We experienced a big hit on our productivity when we were using airflow, as there is significant overhead when running pipelines.

We think this is easier than airflow and needs less setup:

  - You don't need a scheduler, neither a db, nor any initial setup. On the contrary, kedro provides the `kedro new` command which will create a project for you that runs out of the box (optionally with a small pipeline example).
  - You can run your pipelines as simple python applications, making it easy to iterate in IDEs or terminals
  - Tasks are simple python functions, instead of operators
  - Datasets are first level citizens. You don't need to explicitly define dependencies between the tasks: they are resolved according to what each task produces/consumes

We also think that a big differentiating factor is the `DataCatalog`. Being able to define in YAML files where your data is and how it is stored/loaded means that the same code will run in any environment given the appropriate configuration files.
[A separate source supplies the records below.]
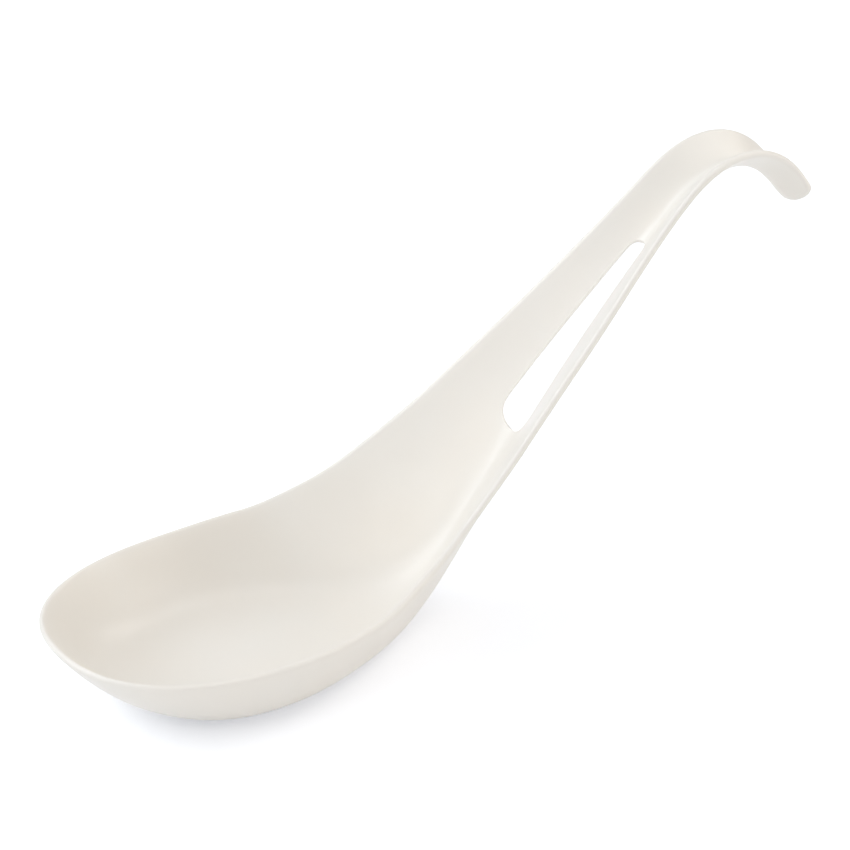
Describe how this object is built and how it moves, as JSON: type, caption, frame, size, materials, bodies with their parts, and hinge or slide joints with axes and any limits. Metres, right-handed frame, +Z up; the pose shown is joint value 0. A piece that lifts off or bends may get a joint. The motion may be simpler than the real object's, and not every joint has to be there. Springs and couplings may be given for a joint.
{
  "type": "soup spoon",
  "caption": "One-piece Asian soup spoon: deep oval bowl with a flat foot, channelled handle with a long slot, and an end curled over to hang on a bowl's rim.",
  "frame": {"origin": "on the table, in the plane of the flat foot, straight under the middle of the bowl", "axes": "+X from the bowl towards the handle and hook, +Y across the spoon, +Z up; the spoon is the same on both sides of the XZ plane"},
  "size_m": [0.1725, 0.0552, 0.0808],
  "materials": {
    "moulding": "satin off-white thermoset plastic with a soft sheen"
  },
  "bodies": {
    "root": {"spoon": "moulding"}
  },
  "joints": []
}
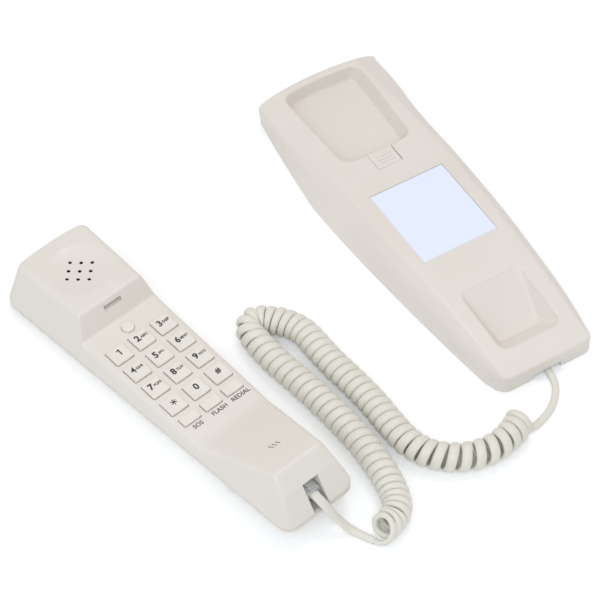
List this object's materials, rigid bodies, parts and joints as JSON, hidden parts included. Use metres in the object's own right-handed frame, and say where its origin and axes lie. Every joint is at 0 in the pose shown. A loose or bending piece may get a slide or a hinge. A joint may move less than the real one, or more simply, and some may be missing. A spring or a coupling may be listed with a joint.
{
  "type": "wall telephone",
  "caption": "Slimline push-button wall telephone: long tapered base with ear and mouth pockets, handset with the keypad in its grip, and a curly cord between them.",
  "frame": {"origin": "centre of the base's flat back, at half its length", "axes": "+X to the base's right, +Y to its ear end, +Z out of its face; the base and the handset lie face up on the plane z = 0"},
  "size_m": [0.2479, 0.2667, 0.0366],
  "materials": {
    "cream_shell": "satin",
    "cream_key": "satin",
    "cord": "satin",
    "clear": "gloss",
    "card": "matte",
    "jack": "matte",
    "board": "satin",
    "mat": "matte",
    "screw": "brushed",
    "weight": "matte",
    "capsule": "satin"
  },
  "bodies": {
    "base": {"base_housing": "cream_shell", "back_plate": "cream_shell", "memo_card": "card", "card_cover": "clear", "base_screws": "screw", "base_board": "board", "base_board_screws": "screw", "ringer": "jack", "line_jack": "jack", "base_jack": "jack", "base_plug": "clear", "base_lead": "cord", "curly_cord": "cord", "handset_lead": "cord"},
    "hook": {"wall_hook": "cream_shell"},
    "handset": {"handset_face": "cream_shell", "handset_back": "cream_shell", "handset_screws": "screw", "handset_board": "board", "handset_board_screws": "screw", "keypad_mat": "mat", "hook_switch": "jack", "receiver_capsule": "jack", "microphone_capsule": "capsule", "balance_weight": "weight", "handset_jack": "jack", "handset_plug": "clear"},
    "key_1": {"key_1": "cream_key"},
    "key_2": {"key_2": "cream_key"},
    "key_3": {"key_3": "cream_key"},
    "key_4": {"key_4": "cream_key"},
    "key_5": {"key_5": "cream_key"},
    "key_6": {"key_6": "cream_key"},
    "key_7": {"key_7": "cream_key"},
    "key_8": {"key_8": "cream_key"},
    "key_9": {"key_9": "cream_key"},
    "key_star": {"key_star": "cream_key"},
    "key_0": {"key_0": "cream_key"},
    "key_hash": {"key_hash": "cream_key"},
    "key_sos": {"key_sos": "cream_key"},
    "key_flash": {"key_flash": "cream_key"},
    "key_redial": {"key_redial": "cream_key"},
    "button": {"hook_button": "cream_key"}
  },
  "joints": [
    {"name": "handset_lift", "type": "slide", "parent": "base", "child": "handset", "axis": [0, 0, 1], "range_m": [0, 0.12], "deforming": ["curly_cord", "base_lead", "handset_lead"]},
    {"name": "hook_slide", "type": "slide", "parent": "base", "child": "hook", "axis": [0, 1, 0], "range_m": [0, 0.006]},
    {"name": "key_1_press", "type": "slide", "parent": "handset", "child": "key_1", "axis": [0, 0, -1], "range_m": [0, 0.0012], "stiffness_N_per_m": 160, "springref_m": -0.0008},
    {"name": "key_2_press", "type": "slide", "parent": "handset", "child": "key_2", "axis": [0, 0, -1], "range_m": [0, 0.0012], "stiffness_N_per_m": 160, "springref_m": -0.0008},
    {"name": "key_3_press", "type": "slide", "parent": "handset", "child": "key_3", "axis": [0, 0, -1], "range_m": [0, 0.0012], "stiffness_N_per_m": 160, "springref_m": -0.0008},
    {"name": "key_4_press", "type": "slide", "parent": "handset", "child": "key_4", "axis": [0, 0, -1], "range_m": [0, 0.0012], "stiffness_N_per_m": 160, "springref_m": -0.0008},
    {"name": "key_5_press", "type": "slide", "parent": "handset", "child": "key_5", "axis": [0, 0, -1], "range_m": [0, 0.0012], "stiffness_N_per_m": 160, "springref_m": -0.0008},
    {"name": "key_6_press", "type": "slide", "parent": "handset", "child": "key_6", "axis": [0, 0, -1], "range_m": [0, 0.0012], "stiffness_N_per_m": 160, "springref_m": -0.0008},
    {"name": "key_7_press", "type": "slide", "parent": "handset", "child": "key_7", "axis": [0, 0, -1], "range_m": [0, 0.0012], "stiffness_N_per_m": 160, "springref_m": -0.0008},
    {"name": "key_8_press", "type": "slide", "parent": "handset", "child": "key_8", "axis": [0, 0, -1], "range_m": [0, 0.0012], "stiffness_N_per_m": 160, "springref_m": -0.0008},
    {"name": "key_9_press", "type": "slide", "parent": "handset", "child": "key_9", "axis": [0, 0, -1], "range_m": [0, 0.0012], "stiffness_N_per_m": 160, "springref_m": -0.0008},
    {"name": "key_star_press", "type": "slide", "parent": "handset", "child": "key_star", "axis": [0, 0, -1], "range_m": [0, 0.0012], "stiffness_N_per_m": 160, "springref_m": -0.0008},
    {"name": "key_0_press", "type": "slide", "parent": "handset", "child": "key_0", "axis": [0, 0, -1], "range_m": [0, 0.0012], "stiffness_N_per_m": 160, "springref_m": -0.0008},
    {"name": "key_hash_press", "type": "slide", "parent": "handset", "child": "key_hash", "axis": [0, 0, -1], "range_m": [0, 0.0012], "stiffness_N_per_m": 160, "springref_m": -0.0008},
    {"name": "key_sos_press", "type": "slide", "parent": "handset", "child": "key_sos", "axis": [0, 0, -1], "range_m": [0, 0.0012], "stiffness_N_per_m": 160, "springref_m": -0.0008},
    {"name": "key_flash_press", "type": "slide", "parent": "handset", "child": "key_flash", "axis": [0, 0, -1], "range_m": [0, 0.0012], "stiffness_N_per_m": 160, "springref_m": -0.0008},
    {"name": "key_redial_press", "type": "slide", "parent": "handset", "child": "key_redial", "axis": [0, 0, -1], "range_m": [0, 0.0012], "stiffness_N_per_m": 160, "springref_m": -0.0008},
    {"name": "hook_button_press", "type": "slide", "parent": "handset", "child": "button", "axis": [0, 0, -1], "range_m": [0, 0.0019], "stiffness_N_per_m": 120, "springref_m": -0.0008}
  ]
}
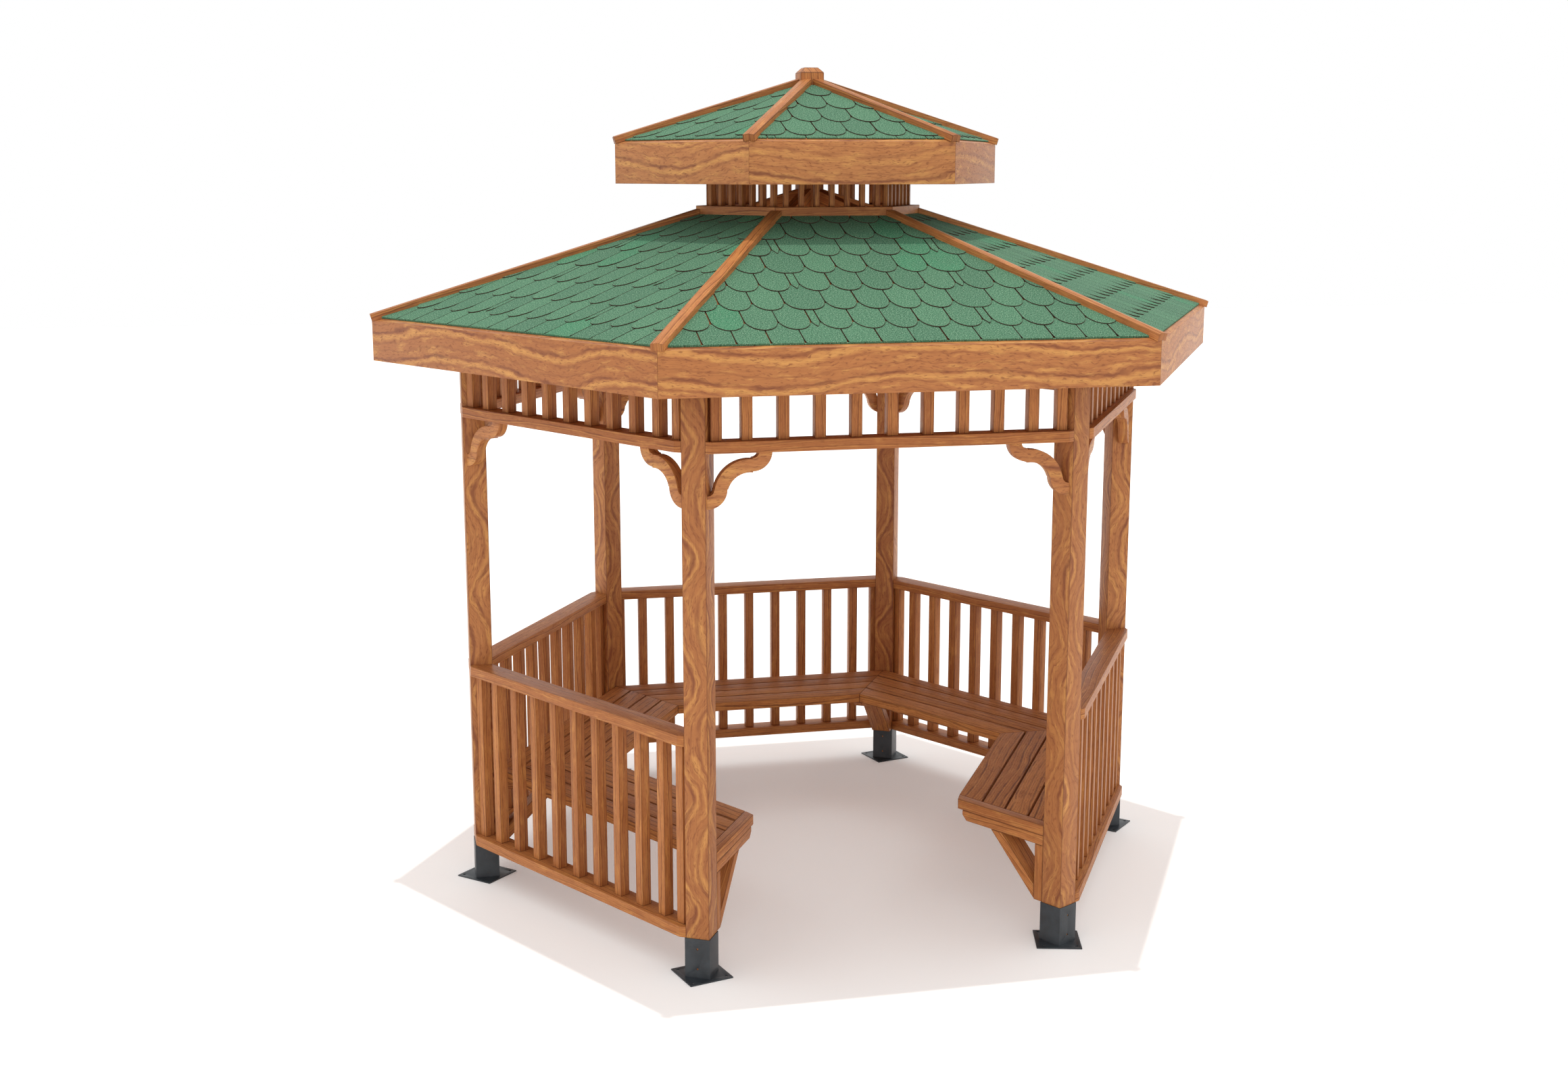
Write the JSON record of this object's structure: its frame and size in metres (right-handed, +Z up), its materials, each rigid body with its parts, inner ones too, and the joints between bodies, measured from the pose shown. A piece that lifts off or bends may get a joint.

This makes testing & moving from development to production much easier.

(Disclaimer - I am one of the lead developers of kedro)

We hope that you give it a try and give us feedback :)

stichers · on June 6, 2019

I personally don't think it's that black and white. Not everyone has the same training in best practices for software engineering, and this tool looks like it places some constraints on the anarchy that can result, without requiring huge amounts of front-loading.

musabilal · on June 6, 2019

I personally find it simpler then airflow since there is less boiler plate required to construct DAGs and in my opinion there is less of a learning curve.

joelschw · on June 6, 2019

I think one of the big differences is that during development the pipeline DAG is inferred from the data catalog and not explicitly coded in the same way you need to do in something like Airflow.

The logic being that once you've finished experimenting and iterating it's much easier to move to AirFlow.

coverman · on June 6, 2019

Starting to see a lot of these frameworks pop up to simplify deployment of machine learning models. I’m really hoping one or two start to stand out...but it doesn’t feel like this one.